• [Exercise requirements]:
Copy all of the material below exactly.

• [Source excerpt]:

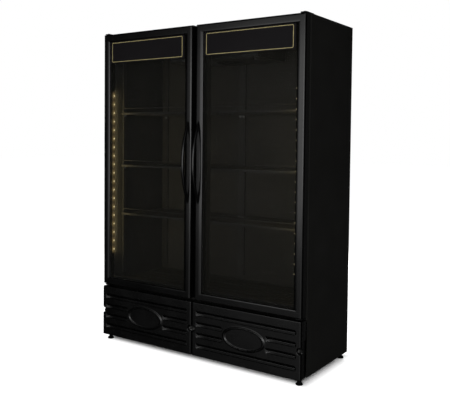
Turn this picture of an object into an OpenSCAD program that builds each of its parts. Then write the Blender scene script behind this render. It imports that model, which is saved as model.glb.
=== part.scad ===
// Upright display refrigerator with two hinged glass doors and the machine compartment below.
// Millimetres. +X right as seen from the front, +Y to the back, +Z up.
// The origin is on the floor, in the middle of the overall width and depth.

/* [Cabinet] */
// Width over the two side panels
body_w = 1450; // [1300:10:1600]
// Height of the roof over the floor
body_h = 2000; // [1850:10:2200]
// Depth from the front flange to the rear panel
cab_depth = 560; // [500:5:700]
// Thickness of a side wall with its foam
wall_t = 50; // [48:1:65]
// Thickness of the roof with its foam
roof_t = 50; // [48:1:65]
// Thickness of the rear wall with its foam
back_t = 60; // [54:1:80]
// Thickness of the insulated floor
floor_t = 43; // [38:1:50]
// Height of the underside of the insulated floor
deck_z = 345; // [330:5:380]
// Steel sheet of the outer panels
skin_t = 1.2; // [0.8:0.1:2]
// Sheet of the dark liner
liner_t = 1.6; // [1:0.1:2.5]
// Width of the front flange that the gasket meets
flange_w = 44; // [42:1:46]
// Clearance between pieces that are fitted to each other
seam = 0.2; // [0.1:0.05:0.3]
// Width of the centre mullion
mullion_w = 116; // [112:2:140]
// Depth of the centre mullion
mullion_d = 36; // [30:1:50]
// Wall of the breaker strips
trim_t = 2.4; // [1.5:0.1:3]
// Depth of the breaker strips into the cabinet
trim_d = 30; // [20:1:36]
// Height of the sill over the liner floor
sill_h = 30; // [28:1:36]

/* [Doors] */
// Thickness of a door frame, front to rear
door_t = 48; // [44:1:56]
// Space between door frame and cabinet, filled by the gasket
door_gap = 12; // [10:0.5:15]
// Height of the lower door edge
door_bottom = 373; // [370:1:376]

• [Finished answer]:
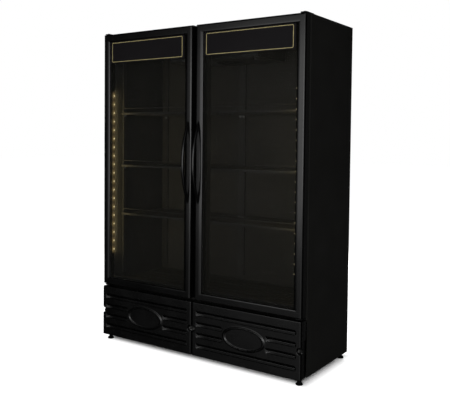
Turn this picture of an object into an OpenSCAD program that builds each of its parts. Then write the Blender scene script behind this render. It imports that model, which is saved as model.glb.
=== part.scad ===
// Upright display refrigerator with two hinged glass doors and the machine compartment below.
// Millimetres. +X right as seen from the front, +Y to the back, +Z up.
// The origin is on the floor, in the middle of the overall width and depth.

/* [Cabinet] */
// Width over the two side panels
body_w = 1450; // [1300:10:1600]
// Height of the roof over the floor
body_h = 2000; // [1850:10:2200]
// Depth from the front flange to the rear panel
cab_depth = 560; // [500:5:700]
// Thickness of a side wall with its foam
wall_t = 50; // [48:1:65]
// Thickness of the roof with its foam
roof_t = 50; // [48:1:65]
// Thickness of the rear wall with its foam
back_t = 60; // [54:1:80]
// Thickness of the insulated floor
floor_t = 43; // [38:1:50]
// Height of the underside of the insulated floor
deck_z = 345; // [330:5:380]
// Steel sheet of the outer panels
skin_t = 1.2; // [0.8:0.1:2]
// Sheet of the dark liner
liner_t = 1.6; // [1:0.1:2.5]
// Width of the front flange that the gasket meets
flange_w = 44; // [42:1:46]
// Clearance between pieces that are fitted to each other
seam = 0.2; // [0.1:0.05:0.3]
// Width of the centre mullion
mullion_w = 116; // [112:2:140]
// Depth of the centre mullion
mullion_d = 36; // [30:1:50]
// Wall of the breaker strips
trim_t = 2.4; // [1.5:0.1:3]
// Depth of the breaker strips into the cabinet
trim_d = 30; // [20:1:36]
// Height of the sill over the liner floor
sill_h = 30; // [28:1:36]

/* [Doors] */
// Thickness of a door frame, front to rear
door_t = 48; // [44:1:56]
// Space between door frame and cabinet, filled by the gasket
door_gap = 12; // [10:0.5:15]
// Height of the lower door edge
door_bottom = 373; // [370:1:376]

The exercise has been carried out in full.